Written task: Each entry below is to be extracted exactly.

--- Information shown ---

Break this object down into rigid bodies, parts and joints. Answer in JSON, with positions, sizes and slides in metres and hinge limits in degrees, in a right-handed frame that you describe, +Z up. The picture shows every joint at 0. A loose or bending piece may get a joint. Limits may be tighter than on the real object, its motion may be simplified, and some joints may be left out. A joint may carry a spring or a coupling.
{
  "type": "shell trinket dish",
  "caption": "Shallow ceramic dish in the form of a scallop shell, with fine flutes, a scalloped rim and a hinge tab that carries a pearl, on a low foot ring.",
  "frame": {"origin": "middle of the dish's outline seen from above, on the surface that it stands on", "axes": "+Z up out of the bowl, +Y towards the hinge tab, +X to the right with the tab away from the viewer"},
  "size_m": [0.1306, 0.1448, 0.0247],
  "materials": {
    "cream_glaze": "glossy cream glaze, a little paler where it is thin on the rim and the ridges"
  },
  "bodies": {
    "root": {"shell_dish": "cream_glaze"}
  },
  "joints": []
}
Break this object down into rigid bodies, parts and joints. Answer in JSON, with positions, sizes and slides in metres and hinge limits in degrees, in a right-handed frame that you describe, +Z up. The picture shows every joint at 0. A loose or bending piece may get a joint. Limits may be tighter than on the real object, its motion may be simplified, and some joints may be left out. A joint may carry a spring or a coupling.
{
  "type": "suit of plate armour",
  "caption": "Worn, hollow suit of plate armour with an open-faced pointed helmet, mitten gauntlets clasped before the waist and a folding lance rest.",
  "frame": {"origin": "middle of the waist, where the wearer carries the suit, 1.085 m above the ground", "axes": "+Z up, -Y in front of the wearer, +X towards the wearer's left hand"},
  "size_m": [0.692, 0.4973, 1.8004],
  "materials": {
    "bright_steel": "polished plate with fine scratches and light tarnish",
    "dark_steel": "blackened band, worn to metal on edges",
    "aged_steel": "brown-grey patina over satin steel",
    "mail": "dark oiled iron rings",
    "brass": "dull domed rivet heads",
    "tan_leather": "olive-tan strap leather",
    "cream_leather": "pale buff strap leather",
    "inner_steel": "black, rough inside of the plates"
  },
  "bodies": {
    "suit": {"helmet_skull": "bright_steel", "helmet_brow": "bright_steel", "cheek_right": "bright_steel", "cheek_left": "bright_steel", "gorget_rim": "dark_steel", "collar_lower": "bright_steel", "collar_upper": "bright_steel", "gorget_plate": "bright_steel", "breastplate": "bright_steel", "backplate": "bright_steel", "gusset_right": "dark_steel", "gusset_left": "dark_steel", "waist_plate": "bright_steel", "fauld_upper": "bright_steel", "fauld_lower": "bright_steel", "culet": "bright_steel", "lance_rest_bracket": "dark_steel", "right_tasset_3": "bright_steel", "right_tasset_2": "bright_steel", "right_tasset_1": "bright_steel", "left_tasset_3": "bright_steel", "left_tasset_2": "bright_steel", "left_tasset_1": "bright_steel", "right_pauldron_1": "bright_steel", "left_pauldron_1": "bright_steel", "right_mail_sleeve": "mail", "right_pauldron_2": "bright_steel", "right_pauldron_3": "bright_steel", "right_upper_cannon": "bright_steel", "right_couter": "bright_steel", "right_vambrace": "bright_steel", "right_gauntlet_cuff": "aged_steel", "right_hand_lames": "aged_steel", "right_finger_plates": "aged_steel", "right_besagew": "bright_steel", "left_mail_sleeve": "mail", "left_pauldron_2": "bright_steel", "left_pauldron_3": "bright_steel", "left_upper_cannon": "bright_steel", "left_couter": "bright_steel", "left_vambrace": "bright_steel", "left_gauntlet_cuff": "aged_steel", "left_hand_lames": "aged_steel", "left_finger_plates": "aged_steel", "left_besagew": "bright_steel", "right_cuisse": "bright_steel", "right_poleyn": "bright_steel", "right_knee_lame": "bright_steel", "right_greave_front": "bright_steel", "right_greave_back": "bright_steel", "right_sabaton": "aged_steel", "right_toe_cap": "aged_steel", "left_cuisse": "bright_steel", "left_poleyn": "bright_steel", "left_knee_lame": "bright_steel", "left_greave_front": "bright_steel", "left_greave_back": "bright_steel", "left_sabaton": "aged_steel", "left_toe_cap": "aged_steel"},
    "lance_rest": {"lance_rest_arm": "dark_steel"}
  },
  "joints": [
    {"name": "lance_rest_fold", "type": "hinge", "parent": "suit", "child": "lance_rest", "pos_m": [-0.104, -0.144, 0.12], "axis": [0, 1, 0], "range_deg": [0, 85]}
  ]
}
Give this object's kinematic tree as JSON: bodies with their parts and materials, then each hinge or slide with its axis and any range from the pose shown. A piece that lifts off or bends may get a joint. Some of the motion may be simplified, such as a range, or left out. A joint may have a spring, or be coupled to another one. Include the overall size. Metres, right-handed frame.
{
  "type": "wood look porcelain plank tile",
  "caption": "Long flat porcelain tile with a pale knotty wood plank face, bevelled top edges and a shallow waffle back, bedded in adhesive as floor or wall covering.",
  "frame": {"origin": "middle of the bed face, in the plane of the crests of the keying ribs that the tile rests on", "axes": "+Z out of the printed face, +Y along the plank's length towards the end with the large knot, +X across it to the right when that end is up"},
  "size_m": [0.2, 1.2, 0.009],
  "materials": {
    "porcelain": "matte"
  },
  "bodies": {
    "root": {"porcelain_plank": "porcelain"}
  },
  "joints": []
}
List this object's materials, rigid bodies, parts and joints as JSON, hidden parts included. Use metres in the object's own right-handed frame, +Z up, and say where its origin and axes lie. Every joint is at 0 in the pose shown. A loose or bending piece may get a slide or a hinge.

---

Result:
Break this object down into rigid bodies, parts and joints. Answer in JSON, with positions, sizes and slides in metres and hinge limits in degrees, in a right-handed frame that you describe, +Z up. The picture shows every joint at 0. A loose or bending piece may get a joint. Limits may be tighter than on the real object, its motion may be simplified, and some joints may be left out. A joint may carry a spring or a coupling.
{
  "type": "shell trinket dish",
  "caption": "Shallow ceramic dish in the form of a scallop shell, with fine flutes, a scalloped rim and a hinge tab that carries a pearl, on a low foot ring.",
  "frame": {"origin": "middle of the dish's outline seen from above, on the surface that it stands on", "axes": "+Z up out of the bowl, +Y towards the hinge tab, +X to the right with the tab away from the viewer"},
  "size_m": [0.1306, 0.1448, 0.0247],
  "materials": {
    "cream_glaze": "glossy cream glaze, a little paler where it is thin on the rim and the ridges"
  },
  "bodies": {
    "root": {"shell_dish": "cream_glaze"}
  },
  "joints": []
}
Break this object down into rigid bodies, parts and joints. Answer in JSON, with positions, sizes and slides in metres and hinge limits in degrees, in a right-handed frame that you describe, +Z up. The picture shows every joint at 0. A loose or bending piece may get a joint. Limits may be tighter than on the real object, its motion may be simplified, and some joints may be left out. A joint may carry a spring or a coupling.
{
  "type": "suit of plate armour",
  "caption": "Worn, hollow suit of plate armour with an open-faced pointed helmet, mitten gauntlets clasped before the waist and a folding lance rest.",
  "frame": {"origin": "middle of the waist, where the wearer carries the suit, 1.085 m above the ground", "axes": "+Z up, -Y in front of the wearer, +X towards the wearer's left hand"},
  "size_m": [0.692, 0.4973, 1.8004],
  "materials": {
    "bright_steel": "polished plate with fine scratches and light tarnish",
    "dark_steel": "blackened band, worn to metal on edges",
    "aged_steel": "brown-grey patina over satin steel",
    "mail": "dark oiled iron rings",
    "brass": "dull domed rivet heads",
    "tan_leather": "olive-tan strap leather",
    "cream_leather": "pale buff strap leather",
    "inner_steel": "black, rough inside of the plates"
  },
  "bodies": {
    "suit": {"helmet_skull": "bright_steel", "helmet_brow": "bright_steel", "cheek_right": "bright_steel", "cheek_left": "bright_steel", "gorget_rim": "dark_steel", "collar_lower": "bright_steel", "collar_upper": "bright_steel", "gorget_plate": "bright_steel", "breastplate": "bright_steel", "backplate": "bright_steel", "gusset_right": "dark_steel", "gusset_left": "dark_steel", "waist_plate": "bright_steel", "fauld_upper": "bright_steel", "fauld_lower": "bright_steel", "culet": "bright_steel", "lance_rest_bracket": "dark_steel", "right_tasset_3": "bright_steel", "right_tasset_2": "bright_steel", "right_tasset_1": "bright_steel", "left_tasset_3": "bright_steel", "left_tasset_2": "bright_steel", "left_tasset_1": "bright_steel", "right_pauldron_1": "bright_steel", "left_pauldron_1": "bright_steel", "right_mail_sleeve": "mail", "right_pauldron_2": "bright_steel", "right_pauldron_3": "bright_steel", "right_upper_cannon": "bright_steel", "right_couter": "bright_steel", "right_vambrace": "bright_steel", "right_gauntlet_cuff": "aged_steel", "right_hand_lames": "aged_steel", "right_finger_plates": "aged_steel", "right_besagew": "bright_steel", "left_mail_sleeve": "mail", "left_pauldron_2": "bright_steel", "left_pauldron_3": "bright_steel", "left_upper_cannon": "bright_steel", "left_couter": "bright_steel", "left_vambrace": "bright_steel", "left_gauntlet_cuff": "aged_steel", "left_hand_lames": "aged_steel", "left_finger_plates": "aged_steel", "left_besagew": "bright_steel", "right_cuisse": "bright_steel", "right_poleyn": "bright_steel", "right_knee_lame": "bright_steel", "right_greave_front": "bright_steel", "right_greave_back": "bright_steel", "right_sabaton": "aged_steel", "right_toe_cap": "aged_steel", "left_cuisse": "bright_steel", "left_poleyn": "bright_steel", "left_knee_lame": "bright_steel", "left_greave_front": "bright_steel", "left_greave_back": "bright_steel", "left_sabaton": "aged_steel", "left_toe_cap": "aged_steel"},
    "lance_rest": {"lance_rest_arm": "dark_steel"}
  },
  "joints": [
    {"name": "lance_rest_fold", "type": "hinge", "parent": "suit", "child": "lance_rest", "pos_m": [-0.104, -0.144, 0.12], "axis": [0, 1, 0], "range_deg": [0, 85]}
  ]
}
Give this object's kinematic tree as JSON: bodies with their parts and materials, then each hinge or slide with its axis and any range from the pose shown. A piece that lifts off or bends may get a joint. Some of the motion may be simplified, such as a range, or left out. A joint may have a spring, or be coupled to another one. Include the overall size. Metres, right-handed frame.
{
  "type": "wood look porcelain plank tile",
  "caption": "Long flat porcelain tile with a pale knotty wood plank face, bevelled top edges and a shallow waffle back, bedded in adhesive as floor or wall covering.",
  "frame": {"origin": "middle of the bed face, in the plane of the crests of the keying ribs that the tile rests on", "axes": "+Z out of the printed face, +Y along the plank's length towards the end with the large knot, +X across it to the right when that end is up"},
  "size_m": [0.2, 1.2, 0.009],
  "materials": {
    "porcelain": "matte"
  },
  "bodies": {
    "root": {"porcelain_plank": "porcelain"}
  },
  "joints": []
}
List this object's materials, rigid bodies, parts and joints as JSON, hidden parts included. Use metres in the object's own right-handed frame, +Z up, and say where its origin and axes lie. Every joint is at 0 in the pose shown. A loose or bending piece may get a slide or a hinge.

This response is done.